The only real problem there is that obstacles are restricted to rectangles aligned to a x,y grid. The results look pretty good, and I expect the speed is pretty good, since it’s just a set of class instances and the code nicely removes unused space. I don’t know how they would deal with moving agents being blockers. It might be a little slow recalculating the binary quads every time a blocking object moves.

If you’re interested in pathfinding and graph creation, I’ve been working with nodes to create a connectivity graph. It can be quite slow to set up, since you have to visit each node, and get a path from each to every other node (or just ones in range), but once it’s working it gives very fast pathfinding and can be post processed to get a nice smooth route.

That’s cool. I’ve been looking into pathfinding myself. However, it doesn’t seem to be the best in python, it might be better in C where we can control memory.
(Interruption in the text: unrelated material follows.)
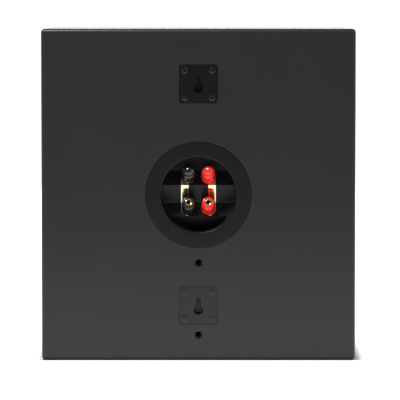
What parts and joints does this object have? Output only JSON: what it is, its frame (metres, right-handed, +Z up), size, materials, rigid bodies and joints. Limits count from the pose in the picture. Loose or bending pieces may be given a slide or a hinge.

That would give you a dictionary of nodes which had at most 5 neighbors which could be checked for pathfinding using A*. It’d be possible to make it a lot better using classes or by using properties on the nodes themselves in game. in that case you could reduce the number of double checks, by adding own to other_node[‘neighbor_list’] and seeing if other node is already in own[‘neighbor_list’] when checking in future. When doing your A* search you’d just have to find the nearest node to the start and end points and work out from the start using node[‘neighbor_list’] as you open list.

Anyway, good luck, pathfinding is fascinating to me, though maybe not to other people, as I found out at the weekend when I tried to explain to my wife why the satnav was taking us on a strange route home from the beach.

Yeah, another thing to try out might be to use a very simple guess and check method. You take the distance between one node (start) and another (end), and get the next closest node to end. If you hit a dead end, you just back trace and try different routes. Eventually you’ll get the to the end node (but it may not be the shortest path).